Passée par toutes les écuries du ventre mou de la République, l’actuelle cheffe de file des députés macronistes, Aurore Bergé, vient contre toute pratique d’être propulsée au Conseil d’administration de France Télévisions. Les syndicats du groupe audiovisuel public s’indignent de cette nomination, qui fait débat jusqu’au sein du groupe Renaissance, alors que l’intéressée « ne comprend absolument pas où est le sujet ».
L’affaire était presque passée inaperçue jusqu’à ce qu’une journaliste de l’Opinion ne s’y intéresse de plus près. Dans un article du 14 octobre, Catherine Boullay fait étalage de cette étrange nomination et déclenche une cascade d’articles dans la grande presse française.
On apprend alors que la fidèle du président Macron a été nommée, le 28 septembre, au Conseil d’administration de France Télévisions, à l’un des deux sièges réservés aux membres de la commission des affaires culturelles du Sénat et de l’Assemblée nationale. Le hic ? Selon la pratique, ces deux sièges doivent respectivement revenir aux présidents des commissions en question, en l’occurrence à Isabelle Rauch, députés Horizons de Moselle, et à Laurent Lafon, sénateur centriste du Val-de-Marne.
« Une volonté de reprise en main politique claire et nette »
Bien avant que l’article de l’Opinion ne soit publié, l’intersyndicale de France Télévisions avait tiré la sonnette d’alarme sur ce nouveau coup de canif’ de l’Elysée dans ce que devraient être les médias de service public :
« La Macronie a décidé d’envoyer un message fort en désignant la présidente de groupe du parti présidentiel. Message reçu, le loup est dans la bergerie. »
Dans son communiqué de presse publié le 4 octobre, intitulé « Avenir de l’audiovisuel public : renaissance ou inquisition ? », l’Intersyndicale n’y va pas par quatre chemins et évoque une « volonté de reprise en main politique claire et nette » et s’offusque par ailleurs du nouveau mode de financement de l’Audiovisuel public qui serait néfaste aux missions de service public de l’information.
Aurore Bergé persiste et signe
La députée macroniste n’a eu d’autres choix que de réagir à la polémique en livrant ses explications à l’AFP : « Je ne comprends absolument pas où est le sujet. C’est un poste au conseil d’administration qui revient à la majorité et qui a été attribué à la députée la plus engagée sur les questions audiovisuelles. […] J’ai été rapporteure des projets de loi sur le sujet. J’ai porté l’amendement sur l’enjeu de compensation de la suppression de la contribution audiovisuelle publique pour garantir des moyens pérennes. »

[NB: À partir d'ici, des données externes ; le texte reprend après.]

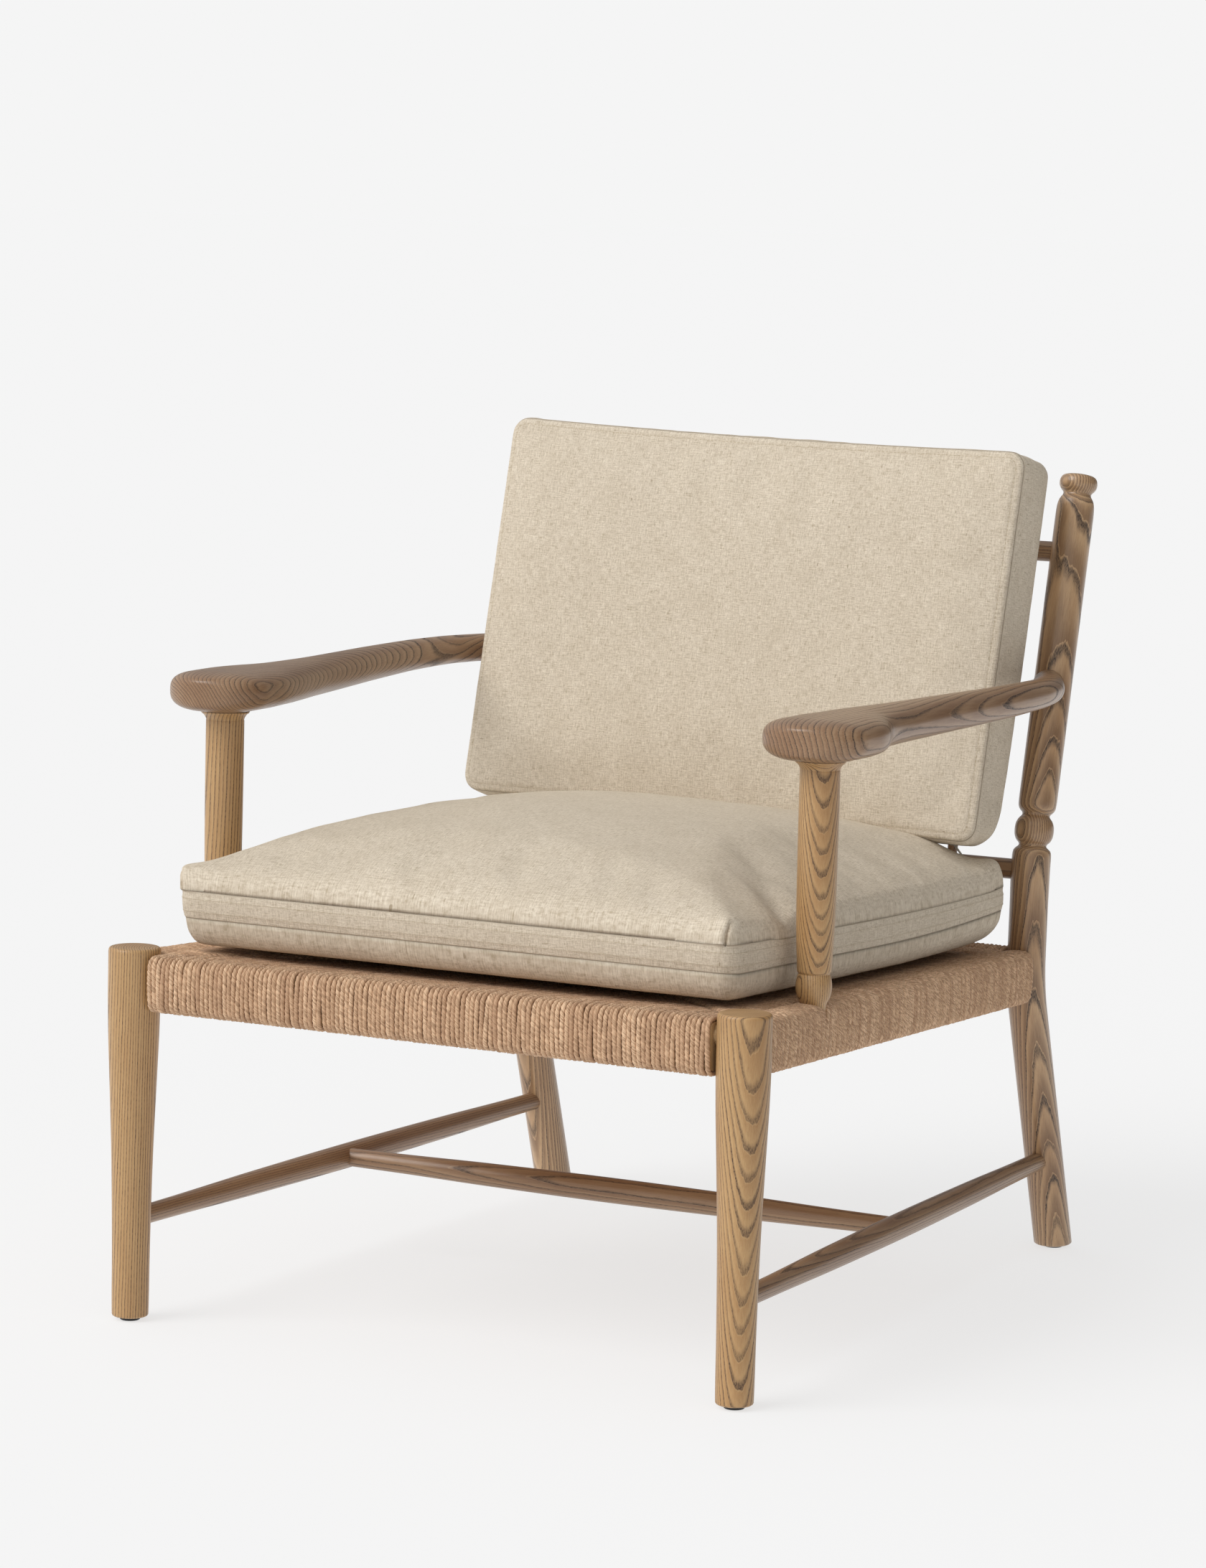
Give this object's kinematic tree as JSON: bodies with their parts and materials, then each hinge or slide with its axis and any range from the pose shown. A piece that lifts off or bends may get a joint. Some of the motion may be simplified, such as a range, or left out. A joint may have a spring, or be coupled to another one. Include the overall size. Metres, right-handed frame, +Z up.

Aurore Bergé ne semble pas réaliser l’inquiétude que suscite cette nomination et l’image délétère qu’elle véhicule, y compris au sein de son propre camp. Archétype de la jeune ambitieuse prête à tout pour atteindre ses objectifs, Aurore Bergé a changé plus d’une fois son fusil d’épaule, et sa versatilité politique fait d’elle un sujet malléable à merci. Bien plus qu’une simple manœuvre de l’Exécutif, cette nomination est perçue comme un potentiel préalable à toute dérive, les dents longues d’Aurore Bergé dans le milieu politique étant légion.

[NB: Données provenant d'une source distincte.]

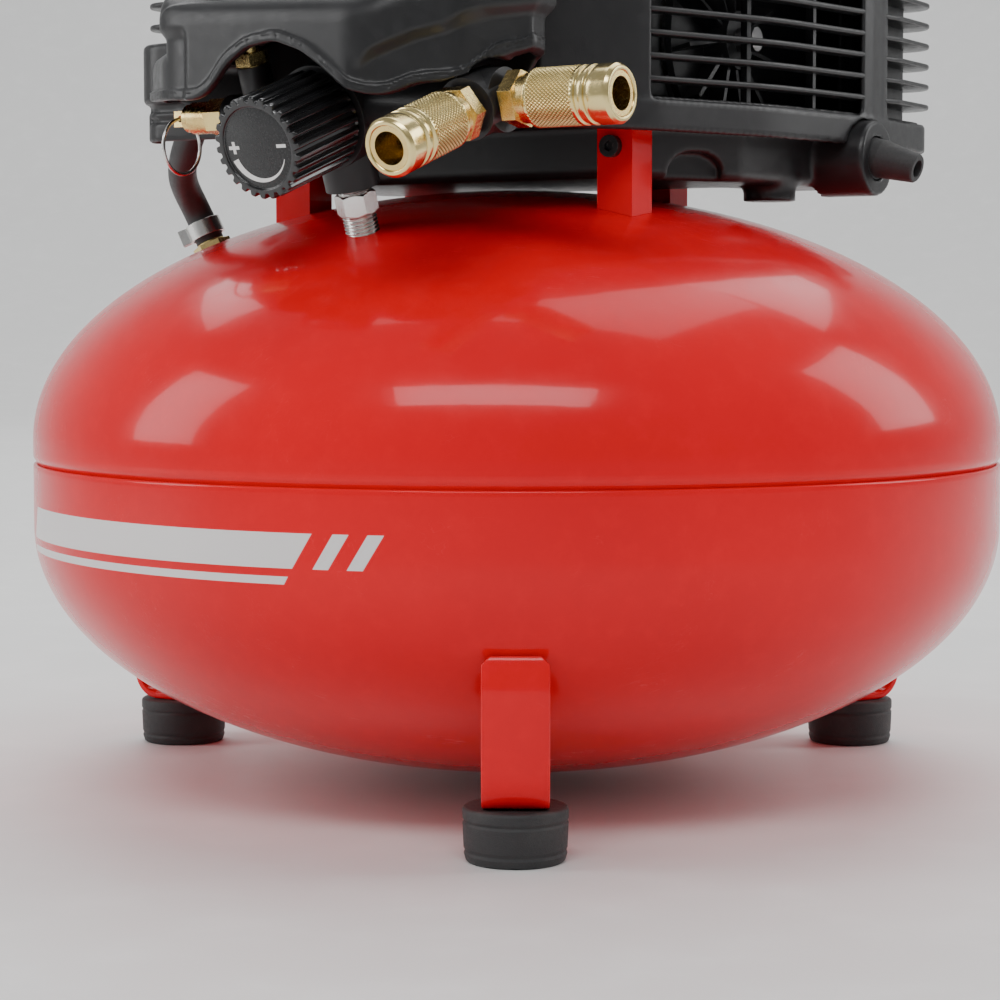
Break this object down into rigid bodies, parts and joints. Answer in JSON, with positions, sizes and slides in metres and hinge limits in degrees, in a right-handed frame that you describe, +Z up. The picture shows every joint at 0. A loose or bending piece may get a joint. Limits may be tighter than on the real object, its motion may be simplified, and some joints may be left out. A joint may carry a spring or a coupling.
{
  "type": "pancake air compressor",
  "caption": "Squat round air tank on rubber feet with a shrouded motor and pump above, a turned regulator knob and quick couplers at the front.",
  "frame": {"origin": "on the floor, under the axis of the tank", "axes": "+Z up along the tank's axis, -Y the side with the single front leg, +X to the right of it"},
  "size_m": [0.4119, 0.4154, 0.458],
  "materials": {
    "tank_red": "gloss",
    "tank_inner_steel": "satin",
    "bright_steel": "polished",
    "zinc_steel": "satin",
    "black_steel": "satin",
    "brass": "polished",
    "aluminium": "satin",
    "cast_alloy": "cast",
    "motor_steel": "satin",
    "foot_rubber": "matte",
    "hose_rubber": "satin",
    "grip_rubber": "matte",
    "belt_rubber": "matte",
    "black_plastic": "satin",
    "knob_plastic": "gloss",
    "label_film": "satin",
    "rocker_red": "gloss",
    "dial_white": "printed",
    "needle_black": "satin",
    "clear_lens": "clear"
  },
  "bodies": {
    "frame_body": {"tank_upper_shell": "tank_red", "tank_lower_shell": "tank_red", "tank_bungs": "tank_inner_steel", "front_leg": "tank_red", "left_leg": "tank_red", "right_leg": "tank_red", "rubber_feet": "foot_rubber", "foot_screws": "zinc_steel", "right_front_bracket": "tank_red", "left_front_bracket": "tank_red", "right_rear_bracket": "tank_red", "left_rear_bracket": "tank_red", "bracket_screws": "black_steel", "base_tray": "black_plastic", "left_shroud": "black_plastic", "right_shroud": "black_plastic", "console_cover": "black_plastic", "carry_handle": "black_steel", "handle_grip": "grip_rubber", "shroud_screws": "black_steel", "check_valve": "brass", "transfer_hose": "hose_rubber", "hose_clamp": "bright_steel", "outlet_nipple": "bright_steel", "regulator_manifold": "black_plastic", "left_coupler_body": "brass", "right_coupler_body": "brass", "safety_valve_body": "brass", "gauge_fitting": "brass", "gauge_tubes": "hose_rubber", "gauge_cases": "black_plastic", "gauge_dials": "dial_white", "gauge_lenses": "clear_lens", "pressure_switch": "black_plastic", "motor_stator": "motor_steel", "motor_brackets": "cast_alloy", "drive_belt": "belt_rubber", "crankcase": "cast_alloy", "cylinder": "aluminium", "cylinder_head": "cast_alloy", "cord_boot": "foot_rubber", "mains_lead": "hose_rubber", "drain_valve_body": "brass"},
    "knob_body": {"regulator_knob": "knob_plastic", "knob_label": "label_film"},
    "left_sleeve_body": {"left_coupler_sleeve": "brass"},
    "right_sleeve_body": {"right_coupler_sleeve": "brass"},
    "safety_stem_body": {"safety_valve_stem": "brass"},
    "safety_ring_body": {"safety_ring": "bright_steel"},
    "tank_needle_body": {"tank_gauge_needle": "needle_black"},
    "outlet_needle_body": {"outlet_gauge_needle": "needle_black"},
    "rocker_body": {"power_rocker": "rocker_red"},
    "flywheel_body": {"flywheel_pulley": "cast_alloy"},
    "armature_body": {"armature_shaft": "motor_steel", "motor_pulley": "aluminium", "cooling_fan": "black_plastic"},
    "rod_body": {"connecting_rod": "aluminium"},
    "piston_body": {"piston": "aluminium"},
    "drain_knob_body": {"drain_knob": "brass"}
  },
  "joints": [
    {"name": "regulator_knob_turn", "type": "hinge", "parent": "frame_body", "child": "knob_body", "pos_m": [-0.07951, -0.13481, 0.27178], "axis": [-0.5302, -0.7805, -0.3312], "range_deg": [-360, 360]},
    {"name": "left_sleeve_pull", "type": "slide", "parent": "frame_body", "child": "left_sleeve_body", "axis": [0.5302, 0.7805, 0.3312], "range_m": [0, 0.0035], "stiffness_N_per_m": 1200, "springref_m": -0.002},
    {"name": "right_sleeve_pull", "type": "slide", "parent": "frame_body", "child": "right_sleeve_body", "axis": [-0.8272, 0.5619, 0], "range_m": [0, 0.0035], "stiffness_N_per_m": 1200, "springref_m": -0.002},
    {"name": "safety_stem_pull", "type": "slide", "parent": "frame_body", "child": "safety_stem_body", "axis": [-0.8272, 0.5619, 0], "range_m": [0, 0.003], "stiffness_N_per_m": 2500, "springref_m": -0.001},
    {"name": "safety_ring_swing", "type": "hinge", "parent": "safety_stem_body", "child": "safety_ring_body", "pos_m": [-0.13425, -0.07481, 0.2784], "axis": [-0.5619, -0.8272, 0], "range_deg": [-75, 5]},
    {"name": "tank_needle_turn", "type": "hinge", "parent": "frame_body", "child": "tank_needle_body", "pos_m": [-0.10859, -0.09452, 0.3441], "axis": [0.3443, 0.551, -0.7601], "range_deg": [0, 270]},
    {"name": "outlet_needle_turn", "type": "hinge", "parent": "frame_body", "child": "outlet_needle_body", "pos_m": [-0.04074, -0.13691, 0.3441], "axis": [0.3443, 0.551, -0.7601], "range_deg": [0, 270]},
    {"name": "power_rocker_tilt", "type": "hinge", "parent": "frame_body", "child": "rocker_body", "pos_m": [-0.07363, -0.11406, 0.34182], "axis": [0.848, -0.5299, 0], "range_deg": [0, 14]},
    {"name": "flywheel_spin", "type": "hinge", "parent": "frame_body", "child": "flywheel_body", "pos_m": [-0.07314, -0.02269, 0.31], "axis": [0.848, -0.5299, 0], "continuous": true},
    {"name": "armature_spin", "type": "hinge", "parent": "frame_body", "child": "armature_body", "pos_m": [0.00742, 0.01187, 0.313], "axis": [0.848, -0.5299, 0], "continuous": true},
    {"name": "rod_swing", "type": "hinge", "parent": "flywheel_body", "child": "rod_body", "pos_m": [-0.05194, -0.03594, 0.319], "axis": [0.848, -0.5299, 0], "continuous": true},
    {"name": "piston_slide", "type": "slide", "parent": "frame_body", "child": "piston_body", "axis": [0, 0, 1], "range_m": [-0.018, 0]},
    {"name": "drain_knob_turn", "type": "hinge", "parent": "frame_body", "child": "drain_knob_body", "pos_m": [0.07, 0.12124, 0.03452], "axis": [0.2134, 0.3696, -0.9044], "range_deg": [0, 180]}
  ],
  "couplings": [
    {"joint": "armature_spin", "follows": "flywheel_spin", "ratio": 2.4888},
    {"joint": "rod_swing", "follows": "flywheel_spin", "ratio": -1}
  ]
}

« L’œil de Moscou au centre de l’audiovisuel public »
« L’œil de Moscou au centre de l’audiovisuel public » : ce sont les mots du sénateur de Côte‑d’Or Les Républicains Alain Houpert, qui s’ajoutent à une série de critiques allant de Clémentine Autain à Charles Consigny, en passant par Céline Calvez, députée En marche. Les oppositions au parti présidentiel sont unanimes et évoquent une atteinte à l’indépendance des médias et un Président-Jupiter qui ose tout.
Cette violation de la pratique des nominations au Conseil d’administration de France Télévisions s’inscrit à l’évidence dans un agenda de reconfiguration du fonctionnement et du financement de l’Audiovisuel public. Elle est aussi vue par les différentes tendances politiques opposées à la politique d’Emmanuel Macron comme une énième mise en œuvre de la méthode présidentielle : cliver volontairement et en permanence. Une méthode conduisant les oppositions à être sans arrêt à la traîne, ces dernières donnant l’impression d’être complètement débordées par la masse de signaux envoyés depuis l’Elysée.